Submission: Put your .md file in Class-Exercise-Repo/todo11/ (check spelling/punctuation of the folder name!), add/commit/push, and create a pull request for me.

To-do 12

Due by 12pm Thursday, October 21

Which are longer: Words that start with stops, or words that start with fricatives? Time to put our LaBB-CAT and R skills together to find out!

  1. In the demo LaBB-CAT corpus, find all words that start with a stop or a fricative (ignore affricates). I got 16,227 hits.
  2. Export a csv file with whichever layers you think are appropriate, and import it as a dataframe into R. Note that most column names will begin with Target or Target.
  3. Add a new column firstPhon with the first phoneme in the word, and look at the distribution of firstPhon. Try to explain how w, I, or c got into the data.
  4. Explore whichever column(s) you chose to represent word length: what is the distribution? Does it suggest that the data need to be cleaned up?
  5. Finally, use the data to answer the original question, “Which are longer: Words that start with stops, or words that start with fricatives?”
  6. Create an Rmd file that describes your analysis (including how you extracted the data from LaBB-CAT, why you chose the columns you did, etc.), and knit it as a github_document. You may want to play around in an R Notebook before creating your final Rmd (though this analysis is pretty short).

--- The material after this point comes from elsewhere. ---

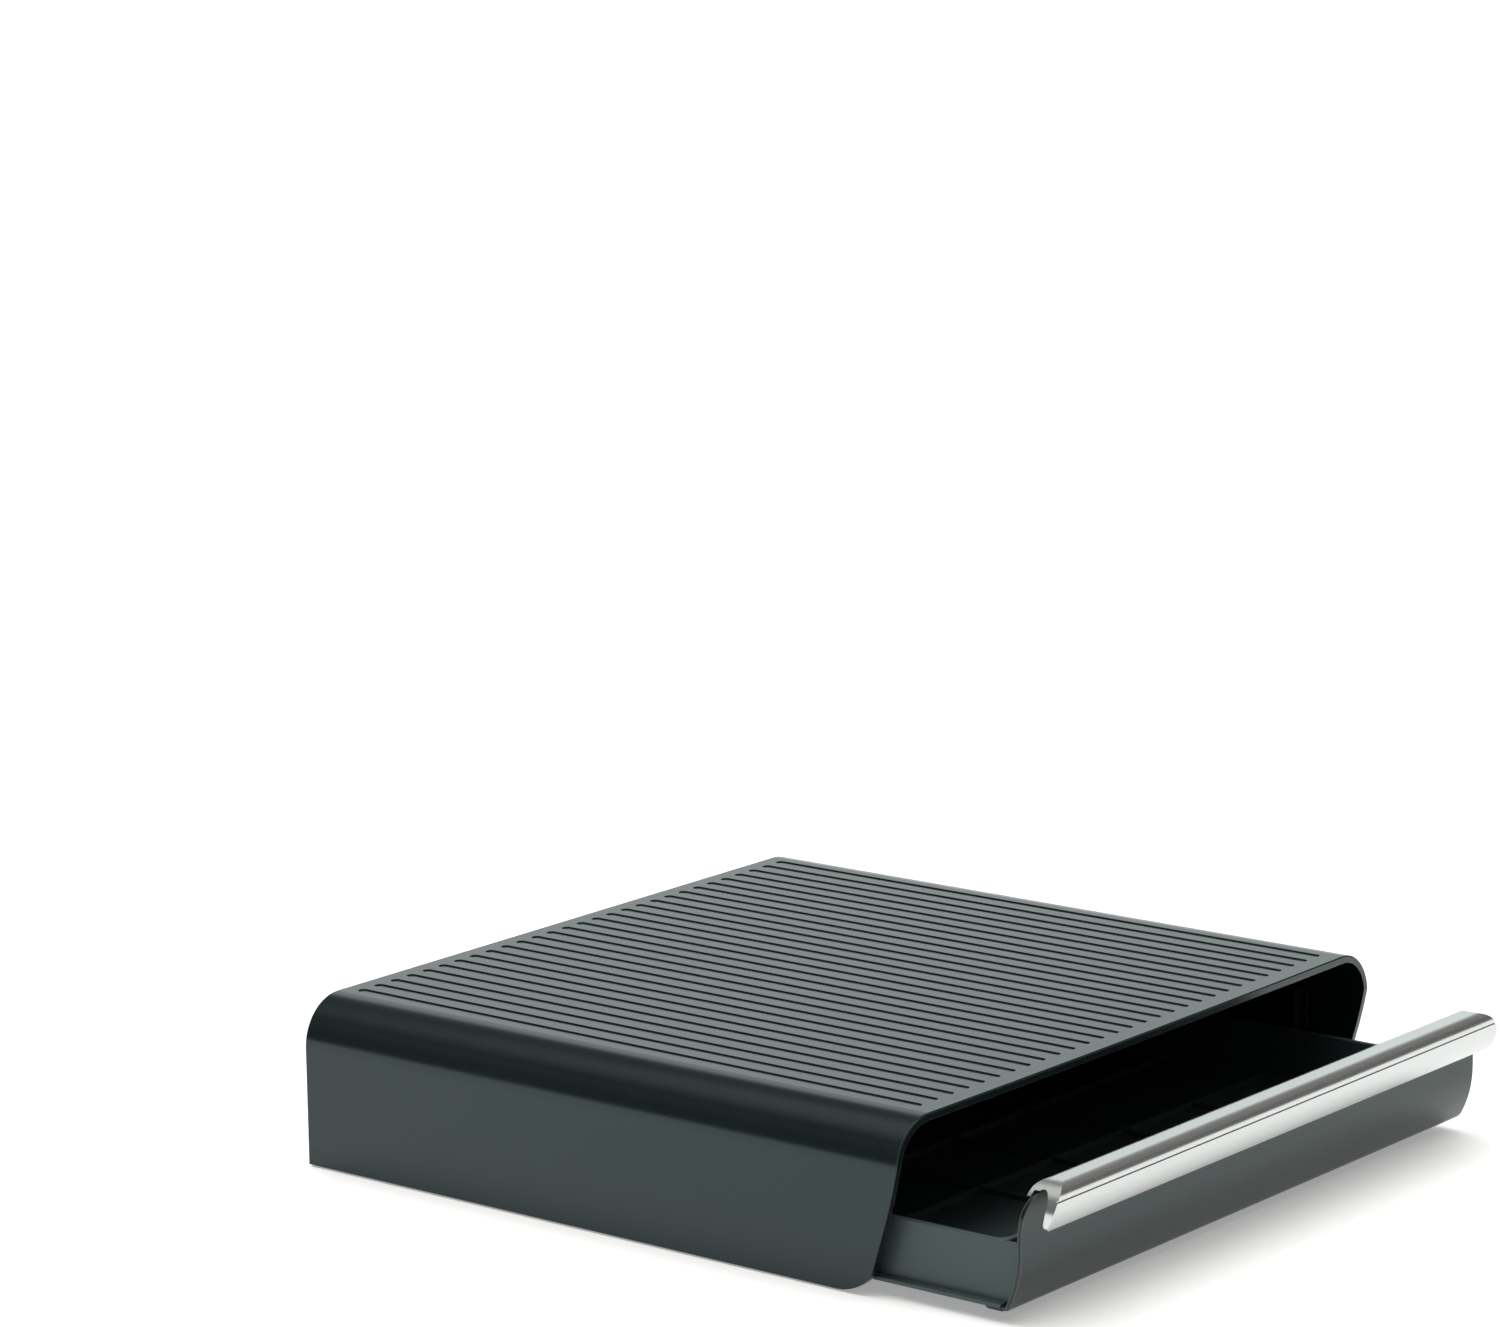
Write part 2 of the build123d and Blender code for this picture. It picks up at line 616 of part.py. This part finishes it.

Submission: Put three files—the downloaded csv, your Rmd, and the knitted md file—in a subfolder YOURNAME/ within Class-Exercise-Repo/todo12/. (This is because there might be overlaps in csv file names!). Add/commit/push, and create a pull request for me.

To-do 13

Due by 12pm Tuesday, November 2

What has everyone been up to? Let’s take a look – it’s a “visit your classmates” day!

Submission: Since Class-Lounge is a fully collaborative repo, there is no formal submission process; simply add your comments to the guestbook.